▶ _Given data_

------------

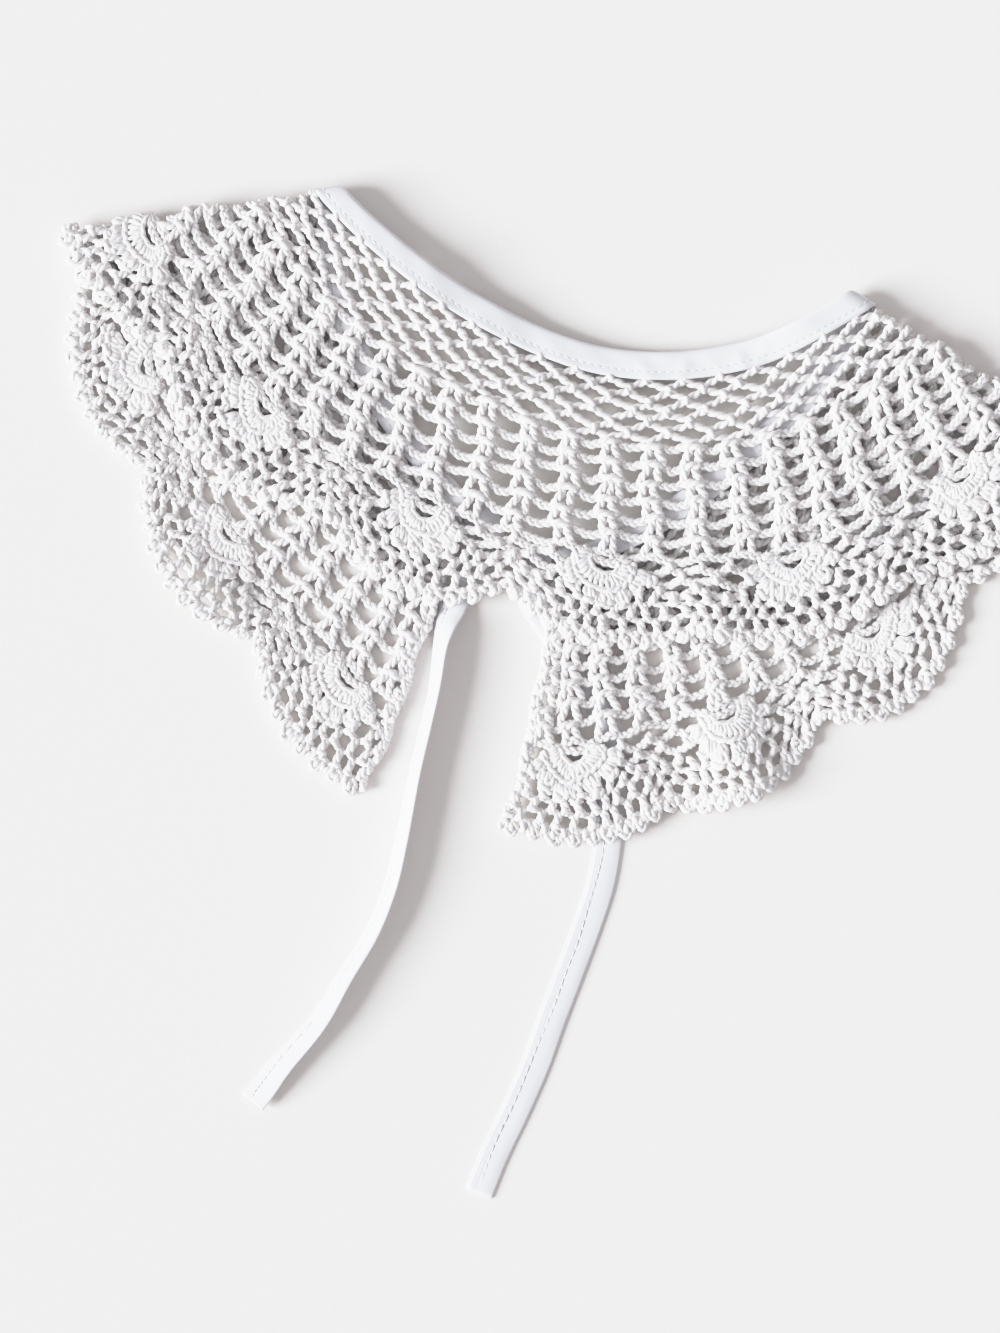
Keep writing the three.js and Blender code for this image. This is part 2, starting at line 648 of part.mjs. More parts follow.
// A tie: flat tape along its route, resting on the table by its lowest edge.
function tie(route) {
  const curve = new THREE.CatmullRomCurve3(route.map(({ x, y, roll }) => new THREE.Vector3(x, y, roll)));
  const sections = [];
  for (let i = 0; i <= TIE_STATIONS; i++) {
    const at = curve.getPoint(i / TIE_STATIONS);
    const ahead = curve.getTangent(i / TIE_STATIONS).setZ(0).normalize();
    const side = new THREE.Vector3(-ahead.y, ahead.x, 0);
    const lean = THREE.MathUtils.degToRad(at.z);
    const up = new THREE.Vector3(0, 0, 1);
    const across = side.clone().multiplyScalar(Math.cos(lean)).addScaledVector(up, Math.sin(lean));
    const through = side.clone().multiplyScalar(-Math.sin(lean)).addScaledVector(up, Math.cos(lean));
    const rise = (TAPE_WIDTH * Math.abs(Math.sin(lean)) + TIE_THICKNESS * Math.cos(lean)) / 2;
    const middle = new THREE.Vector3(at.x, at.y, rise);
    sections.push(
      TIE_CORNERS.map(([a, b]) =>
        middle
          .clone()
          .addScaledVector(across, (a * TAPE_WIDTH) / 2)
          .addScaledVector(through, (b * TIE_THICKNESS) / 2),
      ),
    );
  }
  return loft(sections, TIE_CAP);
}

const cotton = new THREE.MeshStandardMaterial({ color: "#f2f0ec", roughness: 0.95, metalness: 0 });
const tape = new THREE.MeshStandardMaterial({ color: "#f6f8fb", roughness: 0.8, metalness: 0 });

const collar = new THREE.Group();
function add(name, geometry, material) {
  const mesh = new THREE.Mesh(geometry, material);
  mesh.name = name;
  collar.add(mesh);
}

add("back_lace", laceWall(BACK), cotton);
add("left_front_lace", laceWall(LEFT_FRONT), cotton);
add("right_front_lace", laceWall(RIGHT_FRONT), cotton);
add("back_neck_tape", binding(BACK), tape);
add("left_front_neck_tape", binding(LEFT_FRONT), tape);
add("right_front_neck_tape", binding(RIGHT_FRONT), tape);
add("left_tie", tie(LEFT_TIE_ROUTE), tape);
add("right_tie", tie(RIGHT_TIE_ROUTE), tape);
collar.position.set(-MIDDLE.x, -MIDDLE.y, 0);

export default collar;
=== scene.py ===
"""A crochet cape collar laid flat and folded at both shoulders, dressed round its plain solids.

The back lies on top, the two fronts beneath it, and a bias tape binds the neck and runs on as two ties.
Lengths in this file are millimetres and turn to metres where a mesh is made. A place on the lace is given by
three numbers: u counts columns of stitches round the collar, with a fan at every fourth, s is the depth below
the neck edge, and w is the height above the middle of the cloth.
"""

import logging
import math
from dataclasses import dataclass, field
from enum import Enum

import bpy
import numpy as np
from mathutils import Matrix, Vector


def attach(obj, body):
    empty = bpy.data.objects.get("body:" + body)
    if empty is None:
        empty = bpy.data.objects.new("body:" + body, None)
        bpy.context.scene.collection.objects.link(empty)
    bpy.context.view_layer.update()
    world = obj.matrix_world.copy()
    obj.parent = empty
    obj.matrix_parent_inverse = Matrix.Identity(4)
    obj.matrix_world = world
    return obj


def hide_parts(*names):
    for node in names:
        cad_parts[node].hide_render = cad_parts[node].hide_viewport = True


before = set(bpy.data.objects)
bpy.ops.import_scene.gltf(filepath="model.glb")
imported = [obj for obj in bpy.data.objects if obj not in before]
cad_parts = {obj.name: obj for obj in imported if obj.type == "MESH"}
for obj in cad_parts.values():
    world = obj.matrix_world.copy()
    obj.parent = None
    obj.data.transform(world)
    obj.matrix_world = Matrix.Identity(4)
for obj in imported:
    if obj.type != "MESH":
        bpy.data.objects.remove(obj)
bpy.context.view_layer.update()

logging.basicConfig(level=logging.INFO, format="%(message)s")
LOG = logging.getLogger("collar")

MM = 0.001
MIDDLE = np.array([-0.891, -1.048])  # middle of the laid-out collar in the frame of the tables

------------

▶ _Written request_
Return exactly, and only, the lines from the one containing "const collar = new THREE.Group();" down to the one containing "obj.matrix_world = world", with both of those lines included.

▶ _Output_
const collar = new THREE.Group();
function add(name, geometry, material) {
  const mesh = new THREE.Mesh(geometry, material);
  mesh.name = name;
  collar.add(mesh);
}

add("back_lace", laceWall(BACK), cotton);
add("left_front_lace", laceWall(LEFT_FRONT), cotton);
add("right_front_lace", laceWall(RIGHT_FRONT), cotton);
add("back_neck_tape", binding(BACK), tape);
add("left_front_neck_tape", binding(LEFT_FRONT), tape);
add("right_front_neck_tape", binding(RIGHT_FRONT), tape);
add("left_tie", tie(LEFT_TIE_ROUTE), tape);
add("right_tie", tie(RIGHT_TIE_ROUTE), tape);
collar.position.set(-MIDDLE.x, -MIDDLE.y, 0);

export default collar;
=== scene.py ===
"""A crochet cape collar laid flat and folded at both shoulders, dressed round its plain solids.

The back lies on top, the two fronts beneath it, and a bias tape binds the neck and runs on as two ties.
Lengths in this file are millimetres and turn to metres where a mesh is made. A place on the lace is given by
three numbers: u counts columns of stitches round the collar, with a fan at every fourth, s is the depth below
the neck edge, and w is the height above the middle of the cloth.
"""

import logging
import math
from dataclasses import dataclass, field
from enum import Enum

import bpy
import numpy as np
from mathutils import Matrix, Vector


def attach(obj, body):
    empty = bpy.data.objects.get("body:" + body)
    if empty is None:
        empty = bpy.data.objects.new("body:" + body, None)
        bpy.context.scene.collection.objects.link(empty)
    bpy.context.view_layer.update()
    world = obj.matrix_world.copy()
    obj.parent = empty
    obj.matrix_parent_inverse = Matrix.Identity(4)
    obj.matrix_world = world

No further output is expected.